Un box: tutti i numeri di questa mostra

30.000. Arrotondata per difetto, la cifra indica le persone che sinora hanno visitato la mostra di Elmas. Secondo i dati ufficiali forniti dalla Sogaer, in luglio e in agosto sono transitati in aeroporto più di mezzo milione di passeggeri. Già altri centomila dovrebbero esserci passati nelle prime settimane di settembre. Se almeno uno su venti si è interessato alla rassegna, il calcolo è presto fatto.
150. Sono le foto (da 70 centimetri per un metro) con bronzetti fatti sagome e alti un metro e 80 ciascuno; costumi di Desulo, Orgosolo, Sorgono, Oliena; e documenti/sorpresa come 15 nuraghi del Sinis ancora sotto il fango - com’era Barumini fino a 50 anni fa - fotografati per la prima volta da Francesco Cubeddu con il suo parapendìo.
1.000. I metri quadrati della superficie espositiva della mostra. Inserita nel contesto c’è anche la bellissima ricostruzione di una "nave" delle dimensioni di 7 metri per tre.
23.000. Le copie vendute sino a oggi de "le Colonne d’Ercole", il fortunato libro di Frau diventato in breve tempo un caso letterario e le cui inchieste stanno alla base della mostra di Elmas.

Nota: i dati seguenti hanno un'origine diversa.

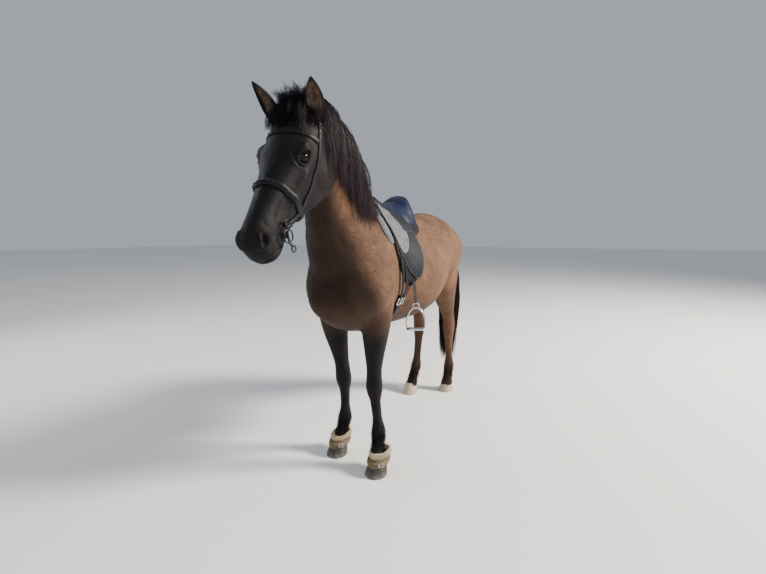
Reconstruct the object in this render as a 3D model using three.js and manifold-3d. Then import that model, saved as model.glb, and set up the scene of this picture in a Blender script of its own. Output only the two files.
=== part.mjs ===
// A life-size standing Icelandic horse in its saddle, bridle and front boots. Millimetres, +X to the
// front, +Y to its left, +Z up, with the origin on the ground under the middle of the bounding box.
import * as THREE from "three";
import { ConvexGeometry } from "three/addons/geometries/ConvexGeometry.js";
import { mergeVertices } from "three/addons/utils/BufferGeometryUtils.js";
import Module from "manifold-3d";

const wasm = await Module();
wasm.setup();
const V = (x, y, z) => new THREE.Vector3(x, y, z);
const degrees = THREE.MathUtils.degToRad;

// Driving sizes
const GAP = 0.35; // between pieces that touch
const TRUNK_RING = 24; // points round each section
const NECK_RING = 16;
const HEAD_RING = 18;
const LEG_RING = 12;
const HEAD_SCALE = 1.03;
const POLL = V(1019, 140, 1660);
const HEAD_YAW = degrees(4.8);
const HEAD_PITCH = degrees(57.4);
const HEAD_ROLL = degrees(2.4);
const MANE_LOCKS = 21;
const FORELOCK_LOCKS = 9;
const TAIL_LOCKS = 12;
const PANEL = 11.5; // padding under the saddle
const FLAP = PANEL + 5.5; // outer face of the flap
const LEATHER = 4; // straps
const GIRTH_X = 306;
const STIRRUP_X = 214;

// A smooth curve through each column of a table of sizes, against its first column.
function sizesAlong(rows) {
  const xs = rows.map((row) => row[0]);
  const slopes = rows[0].slice(1).map((_, c) => {
    const d = xs.slice(1).map((x, i) => (rows[i + 1][c + 1] - rows[i][c + 1]) / (x - xs[i]));
    return xs.map((_, i) => {
      if (i === 0) return d[0];
      if (i === xs.length - 1) return d[d.length - 1];
      return d[i - 1] * d[i] <= 0 ? 0 : (2 * d[i - 1] * d[i]) / (d[i - 1] + d[i]);
    });
  });
  return (x) => {
    let i = 0;
    while (i < xs.length - 2 && x > xs[i + 1]) i++;
    const h = xs[i + 1] - xs[i];
    const t = THREE.MathUtils.clamp((x - xs[i]) / h, 0, 1);
    const t2 = t * t;
    const t3 = t2 * t;
    return slopes.map((m, c) => (2 * t3 - 3 * t2 + 1) * rows[i][c + 1] + (t3 - 2 * t2 + t) * h * m[i]
      + (3 * t2 - 2 * t3) * rows[i + 1][c + 1] + (t3 - t2) * h * m[i + 1]);
  };
}

// The outline of a section from top to bottom, with half widths at set shares of the way down.
function outlineOf(top, bottom, side, shares, widths) {
  const down = bottom.clone().sub(top);
  const at = (share, width) => top.clone().addScaledVector(down, share).addScaledVector(side, width);
  const left = shares.map((s, i) => at(s, widths[i]));
  const right = shares.map((s, i) => at(s, -widths[i])).reverse();
  return new THREE.CatmullRomCurve3([top, ...left, bottom, ...right], true, "centripetal");
}
const ringOf = (curve, count) => curve.getSpacedPoints(count).slice(0, count);
const middle = (ring) => ring.reduce((sum, p) => sum.add(p), V(0, 0, 0)).multiplyScalar(1 / ring.length);

// A closed skin over rings of equal length, with a point at each end.
function skinOver(rings, first = middle(rings[0]), last = middle(rings[rings.length - 1])) {
  const n = rings[0].length;
  const points = [first, ...rings.flat(), last];
  const end = 1 + (rings.length - 1) * n;
  const faces = [];
  for (let j = 0; j < n; j++) {
    const k = (j + 1) % n;
    faces.push([0, 1 + k, 1 + j]);
    for (let a = 1; a < end; a += n) {
      faces.push([a + j, a + k, a + n + k], [a + j, a + n + k, a + n + j]);
    }
    faces.push([end + j, end + k, points.length - 1]);
  }
  const volume = faces.reduce((sum, [a, b, c]) =>
    sum + points[a].dot(V(0, 0, 0).crossVectors(points[b], points[c])), 0);
  const g = new THREE.BufferGeometry().setFromPoints(points);
  g.setIndex(faces.flatMap(([a, b, c]) => (volume < 0 ? [a, c, b] : [a, b, c])));
  return g;
}

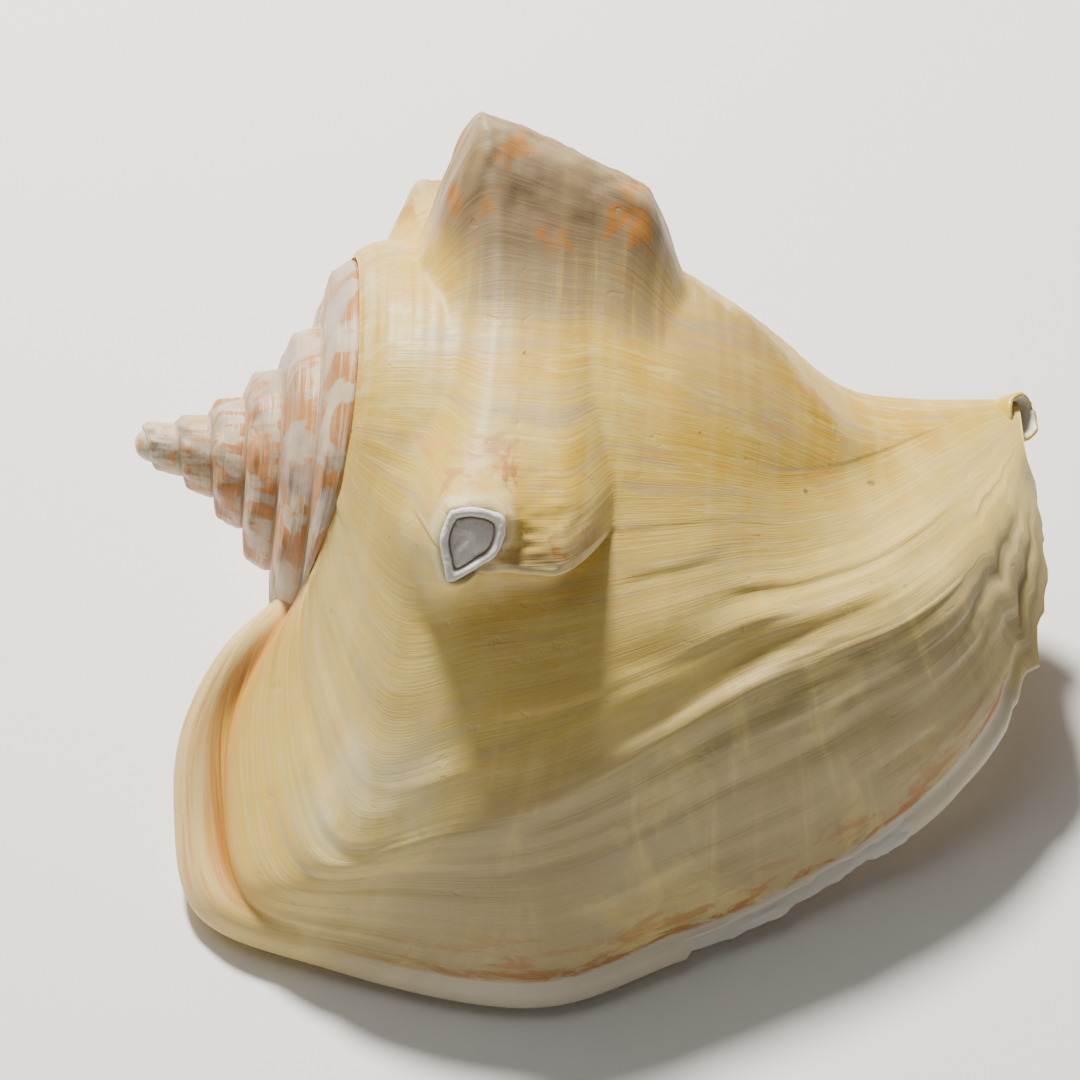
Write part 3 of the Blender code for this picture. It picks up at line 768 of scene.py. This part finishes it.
def make_pillar():
    """The pillar that the coil winds round, which follows the canal's bend to its end."""
    rows, columns = PILLAR_GRID
    along = np.linspace(PILLAR[0][0], PILLAR[-1][0], rows)[:, None]
    turn = np.linspace(0, 360, columns, endpoint=False)[None]
    along, turn = np.broadcast_arrays(along, turn)
    radius = curve(along, PILLAR)[..., 0]
    radius = radius * (1 + PILLAR_FOLD * np.cos(np.radians(turn + PILLAR_TWIST * along)))
    return stack_rings("shell_pillar", place(along, radius, turn), {})


def make_break():
    """The broken tip of the front knob: a thin worn ring around a chalky plug."""
    out = outward(TIP_ROUND)
    side = outward(TIP_ROUND + 90)
    centre = AXIS_POINT + TIP_ALONG * ALONG
    outline = np.array(TIP_OUTLINE + TIP_OUTLINE[:1], float)
    at = np.linspace(0, len(TIP_OUTLINE), BREAK_AROUND, endpoint=False)
    loop = spline(at, np.arange(len(outline)), outline)
    rings = []
    for scale, rise in BREAK_PROFILE:
        x, y = (loop * scale).T
        rough = 0.12 * noise(x / 0.8, y / 0.8, 52) + 0.3 * noise(x / 3, y / 3, 53)
        height = TIP_AT + rise + rough
        rings.append(centre + x[:, None] * ALONG + y[:, None] * side + height[:, None] * out)
    ring = np.repeat(column(BREAK_PROFILE, 0), BREAK_AROUND)
    return stack_rings("shell_break", rings, {"ring": np.append(ring, [0, 0])})


def make_canal_tip():
    """The broken, curled end of the canal, a short hollow tube."""
    turn = np.linspace(0, 360, TUBE_AROUND, endpoint=False)
    cosine, sine = np.cos(np.radians(turn)), np.sin(np.radians(turn))
    ragged = 0.9 * noise(cosine * 1.6, sine * 1.6, 61) + 0.35 * noise(cosine * 1.6 * 3, turn / 24, 62)
    start, end = np.array(TUBE_START), np.array(TUBE_END)
    heading = unit(end - start)
    high = unit(np.array(TUBE_HIGH) - heading * (np.array(TUBE_HIGH) @ heading))
    wide = np.cross(heading, high)
    rings = []
    for step, scale, _ in TUBE_PROFILE:
        points = start + (end - start) * step
        points = points + (cosine * (TUBE_HALF_HIGH * scale))[:, None] * high
        points = points + (sine * (TUBE_HALF_WIDE * scale))[:, None] * wide
        rings.append(points + (ragged * ease(step, 0.6, 1.0))[:, None] * heading)
    hollow = np.repeat(column(TUBE_PROFILE, 2), TUBE_AROUND)
    return stack_rings("shell_canal_tip", rings, {"hollow": np.append(hollow, [0, 1])})


def apex_dome(first):
    """The worn round tip of the spire: points, and faces that count from first."""
    around, rings = APEX_GRID
    centre = AXIS_POINT + (APEX_AT + APEX_ROUND) * ALONG
    polar = np.linspace(0, np.pi, rings + 1)[1:-1, None]
    turn = np.arange(around)[None] * 360 / around
    away = outward(turn) * np.sin(polar)[..., None] - ALONG * np.cos(polar)[..., None]
    radius = APEX_ROUND * (1 + 0.03 * noise(turn / 40, polar * 3, 41))
    grid = centre + away * radius[..., None]
    ends = [centre - APEX_ROUND * ALONG, centre + APEX_ROUND * ALONG]
    points = np.concatenate([grid.reshape(-1, 3), ends])
    # These rings wind the other way round, so each face is turned over.
    faces = [[first + i for i in (face[0], *face[:0:-1])] for face in ring_faces(rings - 1, around)]
    return points, faces


def make_spire():
    """The spire, from the apex down to the last whorl, which overlaps its last rows."""
    last = SEAM[-1][0] - 360
    rows, columns = int(SPIRE_ROWS * SPIRE_WHORLS) + 1, SPIRE_COLUMNS
    growth = (last - np.arange(rows)[::-1] * 360 / SPIRE_ROWS)[:, None]
    across = np.linspace(0, 1, columns)[None]
    growth, across = np.broadcast_arrays(growth, across)
    along, radius = seam(growth)
    next_along, next_radius = seam(growth + 360)
    step = spline(across, np.linspace(0, 1, len(STEP)), STEP)
    window = np.sin(np.pi * across) * bell(across, NODE_AT, NODE_HALF)
    nodes = NODE * window * np.cos(np.radians(growth) * NODES_A_TURN + 0.8 * noise(growth / 40, 0, 31))
    gap = next_radius - radius
    fine = 0.10 * np.sin(across * 2 * np.pi * SPIRE_CORDS) + 0.16 * noise(growth / 2.2, across * 1.5, 32)
    fine += 0.25 * noise(growth / 9, across * 3, 33)
    fine = fine * np.sin(np.pi * across) ** 0.5 * np.clip(gap / 14, 0.3, 1)
    slim = 1 - APEX_SLIM * ease(-growth - 360 * across, *APEX_SLIM_OVER)
    groove = bell(across, 1, 0.05) * np.clip(next_radius / 20, 0, 1)
    groove += bell(across, 0, 0.03) * np.clip(radius / 20, 0, 1)
    outline = (radius + gap * (step[..., 1] + nodes)) * slim + fine - SPIRE_GROOVE * groove
    points = place(along + (next_along - along) * step[..., 0], outline, growth)
    apex = AXIS_POINT + (APEX_AT + APEX_ROUND) * ALONG
    base = AXIS_POINT + SPIRE_FOOT * ALONG
    flat = np.concatenate([points.reshape(-1, 3), [apex, base]])
    faces = grid_faces(rows, columns)
    tip = rows * columns
    for i in range(SPIRE_ROWS):
        faces.append([tip, (i + 1) * columns, i * columns])
    for i in range(rows - SPIRE_ROWS - 1, rows - 1):
        faces.append([tip + 1, i * columns + columns - 1, (i + 1) * columns + columns - 1])
    for k in range(columns - 1):
        faces.append([tip, k, k + 1])
        faces.append([tip + 1, (rows - 1) * columns + k + 1, (rows - 1) * columns + k])
    dome, dome_faces = apex_dome(len(flat))
    flat = np.concatenate([flat, dome])
    faces += dome_faces
    ends = np.zeros(2 + len(dome))
    attributes = {
        "turn": np.append(growth, ends),
        "across": np.append(across, ends + 0.5),
        "size": np.append(radius, ends + 3),
    }
    spire = new_mesh("shell_spire", flat, faces, attributes)
    weld = spire.modifiers.new("weld whorls", "WELD")
    weld.merge_threshold = WELD * MM
    return spire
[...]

3. Gli anni di studi forsennati, inchieste approfondite e viaggi sul campo dedicati da Sergio Frau all’opera. Padre cagliaritano e madre bergamasca, il giornalista e scrittore è nato a Roma nel 1948. Inviato speciale, lavora a "Repubblica" sin dalla fondazione. Al quotidiano ha potuto acquisire un’esperienza in diversi campi curando la bellezza di 700 supplementi sugli argomenti più diversi.